Influence of forest vegetation restoration on carbon increment after mining

We have clarified the study area has a history of 65 years and has been restored for 6 years. This study investigated the carbon storage characteristics of undisturbed natural forests and restored mining vegetation in Yunnan Province, China. The goal was to quantify carbon reserves and increments to inform ecological restoration strategies. Four vegetation components (tree, shrub, herb, litter) and five soil layers (0–10, 10–20, 20–30, 30–40, 40–60 cm) were analyzed. In natural forest, the tree layer stored 60% of carbon (273 Mg ha(−1)), overwhelmingly dominating vegetation carbon stocks. Shrub, herb, and litter layers each comprised < 1%. Surface soil layers (0–30 cm) stored 64% of soil carbon.
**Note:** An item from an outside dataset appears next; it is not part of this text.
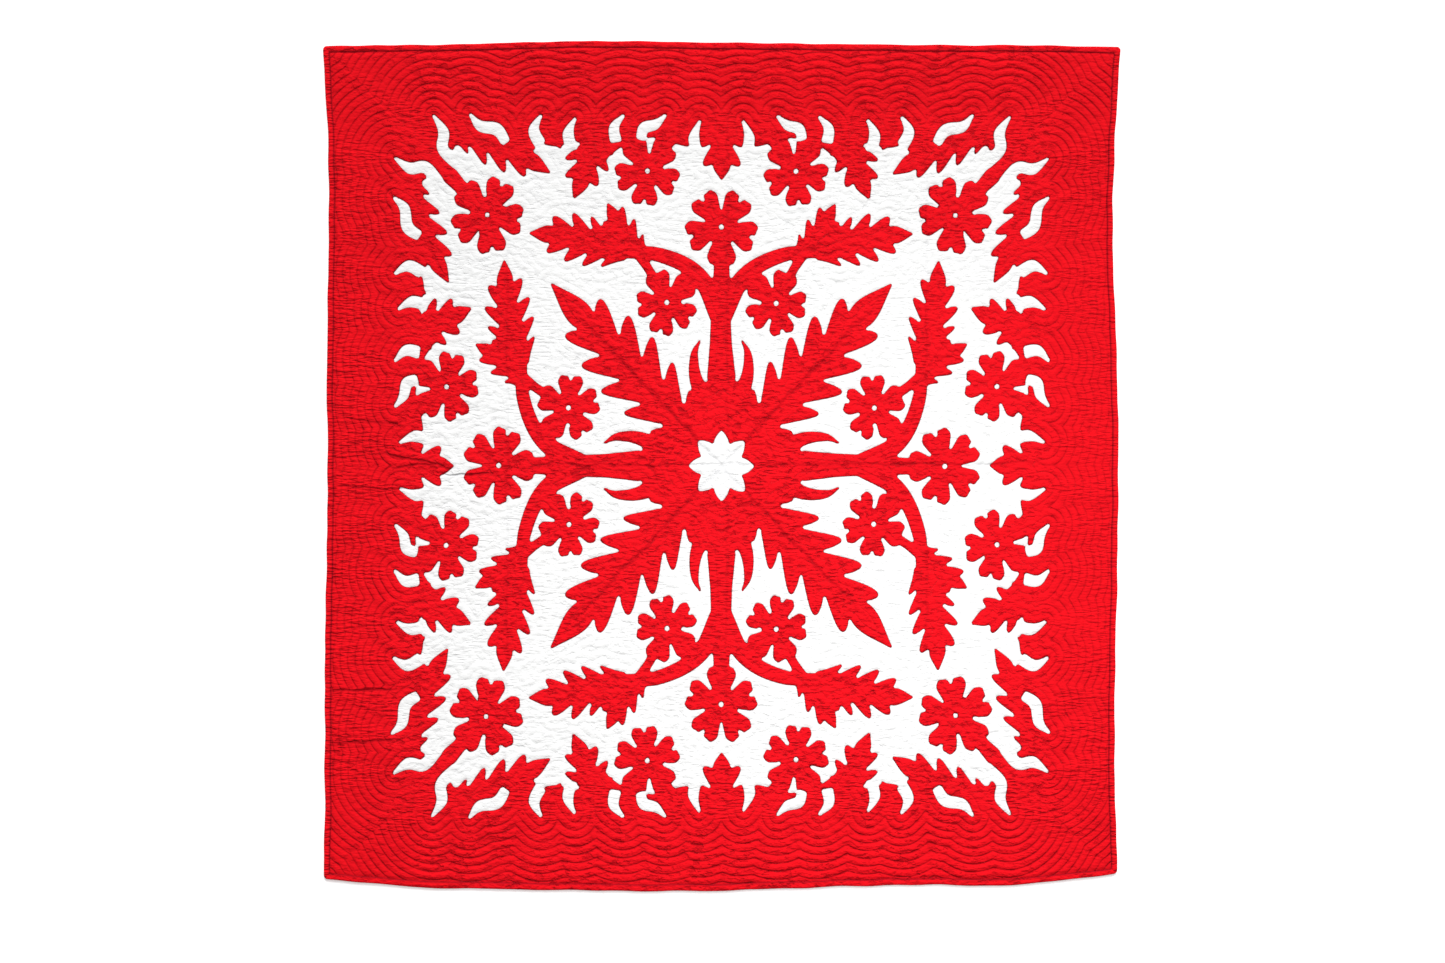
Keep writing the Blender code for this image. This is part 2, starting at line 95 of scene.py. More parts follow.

In the restored mining area, the tree layer contributed 75% of vegetation carbon increment (16 Mg ha(−1)), though stocks were lower than natural forest. Soil layers showed the highest carbon increment (69%) despite lower biomass than natural conditions. Unexploited forests thus exhibit robust carbon storage, while restored mining areas have weaker carbon gains, indicating recovery potential. Strategic interventions targeting soil quality, stimulating vegetation growth, and increasing carbon sequestration could significantly augment reserves and ecological functionality. Prioritizing vegetation succession and soil revitalization are paramount to ensuring ecological integrity and sustainable development. Fostering a positive regional ecological feedback loop will be pivotal. This research quantifies carbon storage differences between undisturbed and restored mining areas, highlighting soil and vegetation as critical targets for optimizing carbon sequestration and ecosystem recovery in degraded environments.